RFP QUESTION 3.8
How we think about CDC
"Please describe your understanding of CDC pension schemes and the specific communication challenges they present, particularly in relation to variable benefits."
CDC requires a fundamentally different communications approach from either DB or DC — and most members won't arrive with the right mental model. The core challenge is building understanding of a scheme that pays a pension for life but where the level can change year on year, without creating false certainty or unnecessary alarm. Six specific challenges are set out below.
1 | Explaining 'target' benefits without creating false certainty
Many members bring expectations shaped by DB certainty or DC pot thinking. Effective CDC communications must use precise, consistent language that avoids implying guarantees.
They should clearly distinguish between designed outcomes and fixed entitlements, while repeatedly and consistently reinforcing that benefits can change over time. Without this discipline, members can feel misled when adjustments occur, even if communications have been technically accurate.
2 | Communicating annual adjustments downwards without causing alarm
Explaining that pensions can go down is inherently emotive, particularly for pensioner members. The challenge is to communicate in a way that is calm, factual and contextual.

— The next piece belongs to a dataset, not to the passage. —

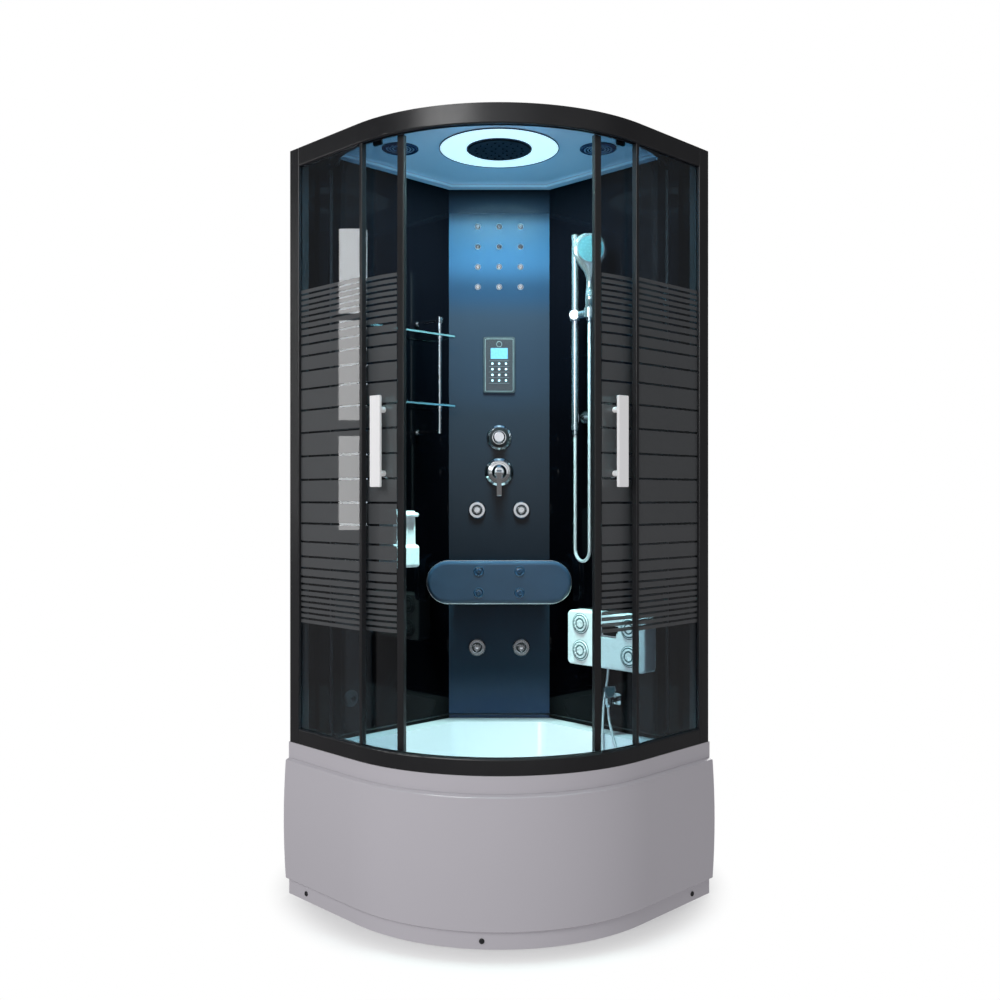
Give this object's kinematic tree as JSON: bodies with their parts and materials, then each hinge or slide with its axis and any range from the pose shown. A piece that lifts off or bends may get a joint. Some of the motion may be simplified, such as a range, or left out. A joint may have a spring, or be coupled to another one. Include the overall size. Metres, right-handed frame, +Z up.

This means normalising adjustments as an expected feature of the design, explaining why they are made and how they support long-term sustainability, and avoiding emotive reaction to single-year changes by reinforcing a long-term perspective. Poorly framed communications risk driving anxiety or disengagement even when the underlying scheme is sound.
3 | Building expectations consistently over time
CDC understanding cannot be delivered in a single communication. Expectations need to be set early (at joining), reinforced at key moments (statements, valuations, retirement) and consistent across all channels and formats.
Without this, members default back to DB or DC mental models, particularly when accessing digital tools or reading benefit statements.
4 | Balancing simplicity with actuarial accuracy
CDC communications must be technically robust — they operate under regulatory scrutiny and must be consistent with valuations and scheme rules. At the same time, excessive technical detail reduces understanding.
The challenge is to explain principles clearly without oversimplifying, use layered content that allows members to go deeper if they wish, and always lead with 'what this means for you'.
5 | Reinforcing trust in Trustee governance
Because CDC outcomes depend on Trustee oversight and decision-making, communications must build confidence in governance as well as the benefit design.
Members need to understand how and why decisions are made, that adjustments follow clear rules and independent valuations, and that the Trustee acts fairly across different groups of members and generations.
6 | Practical digital delivery challenges
CDC communications must also contend with the reality that members may expect to see an individual pot value that does not exist, and that portals are often designed around DB or DC assumptions.
Communications therefore need to manage expectations proactively and work across email, website, portal and statements in a consistent way.